Nick Cave e a sua banda de sempre, os The Bad Seeds, lançaram o álbum “Wild God” no passado dia 30 de Agosto. Lisboa espera-os para um concerto na Altice Arena, dia 27 de Outubro, quase à porta do dia dos mortos (ou de todos os santos), e talvez não seja por acaso. Há uns tempos, uma pessoa que não era fã de Nick Cave e que o estava a ouvir pela primeira vez disse-me assim: “Ele canta com sofrimento”. Eu acrescentaria “…e não o esconde nem o finge”.

Nick Cave representa sem vergonha e com verdade um sofrimento do qual tentamos fugir. Talvez seja um dos últimos que não o esconde. Numa sociedade onde estamos mais habituados às febres de Taylor Swift do que às de Nick Cave, talvez seja interessante explorar a forma como Nick Cave nos consegue deixar enamorados pelo sofrimento e pela dor. Muitos artistas, como é o caso de Taylor Swift, penso que cantam sobre “o sofrimento glamoroso”, aquele tipo de sofrimento rentável e que se veste de purpurinas.

“Wild God” é a canção que dá nome ao álbum e tem um verso delicioso sobre este Deus selvagem que ninguém sabe bem quem é. Será selvagem porque ele próprio está perdido e confuso ou porque quem o está são os seus seguidores? O verso diz assim “It was rape and pillage in the retirement village/ But in his mind he was a man of great virtue and courage”. É comicamente negra esta imagem de um Deus que se considera um Homem de grande virtude e coragem enquanto olha à sua volta e vê uma aldeia destruída e consumida por desgraças e violações. Não importa se foi esta a imagem que Nick Cave imaginou, o que importa é que haja canções que ainda nos façam imaginar. Nos últimos versos, Deus anda pelo mundo a esvoaçar, vai à China, vai aos EUA, vai à Rússia, vai a África. Fez-me lembrar uma passagem do stand up “Armageddon”, disponível na Netflix, do humorista Ricky Gervais, assumidamente ateu, que diz “para mim, rezar é um conceito estranho”. Gervais brinca com a ideia de um Deus confuso e que, lá de cima, avalia os melhores pedidos, ou com base na sua preferência ou com base numa democracia. O humorista afirma que se for uma decisão democrática, a China, se se unir, terá qualquer pedido realizado, visto que são mais de mil milhões de pessoas.

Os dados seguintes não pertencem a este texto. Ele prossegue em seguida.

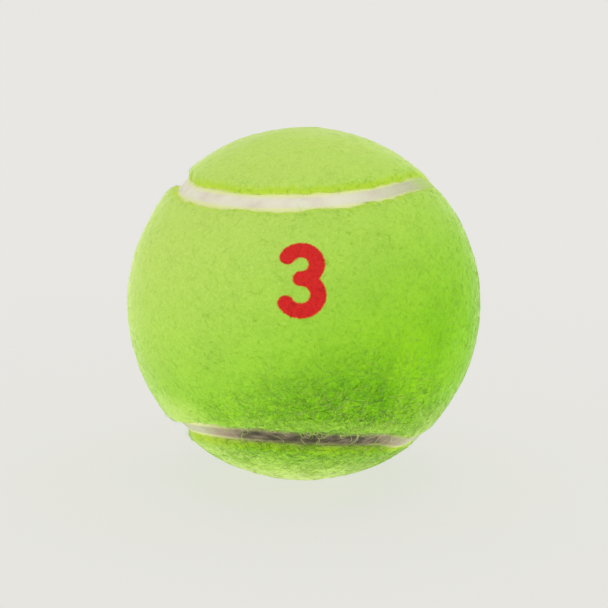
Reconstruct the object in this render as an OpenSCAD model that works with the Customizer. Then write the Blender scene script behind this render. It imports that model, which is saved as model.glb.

A ideia de um Deus selvagem dá pano para mangas, porque na verdade talvez sejam os humanos aqueles que estão cada vez mais confusos, selvagens, perdidos. Deus é apenas uma marioneta, é aquilo que os Homens decidirem fazer dele, e cada Homem, cada nação, utiliza-o com o melhor proveito possível. Talvez seja a ideia de Deus que seja selvagem. Deus é um vício humano, como o tabaco ou o álcool, ao ponto de ser uma boa desculpa até para matar.

Numa entrevista ao Expresso, Nick Cave revela que o álbum talvez nem seja sobre Deus quando diz: “É sobre algo em que acredito piamente (…) é o facto de não entendermos que há muito para amar neste mundo. Tudo o que nos dizem e que sentimos é que o mundo é um sítio para odiar, para desprezar, e que nós, seres humanos, não somos capazes de fazer nada de bom, nada de valor, que só estragamos coisas e magoamos e oprimimos pessoas. Talvez em parte seja verdade, mas eu sinto que temos de estar atentos ao facto de o mundo e os seus seres poderem ser extraordinariamente belos.”

Talvez seja de facto selvagem demais até para a nossa imaginação imaginar que criámos um mundo onde amamos mais Deus do que os nossos “acompanhantes terrestres”, mas a verdade é que muito do que se passa no mundo reflete isso mesmo. Deus é uma personagem confortável e politicamente correcta para representar a supremacia dos povos. É por isso que desde sempre se mata em nome de Deuses diferentes. Lá no fundo teremos a noção de que são iguais? Deus representa a sede dos Homens pelo poder, pelo poder de impingirem as mesmas ideias, as mesmas crenças aos outros. Deus é uma metáfora para a guerra, para o dinheiro e para a política. É através dele que tantas vezes, tantos povos, querem acreditar que são os escolhidos. Que venham mais álbuns que nos fazem pensar e sofrer.